Filter out everything except lines holding "parts".

** START **

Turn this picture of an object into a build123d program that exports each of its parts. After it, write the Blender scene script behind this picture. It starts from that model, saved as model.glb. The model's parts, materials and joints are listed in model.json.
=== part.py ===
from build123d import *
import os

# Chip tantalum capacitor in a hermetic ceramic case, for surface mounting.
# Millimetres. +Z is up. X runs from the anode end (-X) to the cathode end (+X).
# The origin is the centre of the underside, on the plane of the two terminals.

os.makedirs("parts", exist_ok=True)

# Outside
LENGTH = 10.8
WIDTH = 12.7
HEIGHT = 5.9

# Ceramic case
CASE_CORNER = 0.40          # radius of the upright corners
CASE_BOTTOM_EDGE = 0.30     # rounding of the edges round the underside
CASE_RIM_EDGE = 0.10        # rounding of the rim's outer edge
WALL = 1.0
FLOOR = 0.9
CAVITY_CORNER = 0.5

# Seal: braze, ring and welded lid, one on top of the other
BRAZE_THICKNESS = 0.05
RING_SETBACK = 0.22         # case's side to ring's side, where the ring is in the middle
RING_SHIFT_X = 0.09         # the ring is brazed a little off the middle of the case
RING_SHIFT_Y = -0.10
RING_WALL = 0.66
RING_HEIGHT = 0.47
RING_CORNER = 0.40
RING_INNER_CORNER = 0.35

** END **

▶ [COMPLETE RESPONSE]
Turn this picture of an object into a build123d program that exports each of its parts. After it, write the Blender scene script behind this picture. It starts from that model, saved as model.glb. The model's parts, materials and joints are listed in model.json.
os.makedirs("parts", exist_ok=True)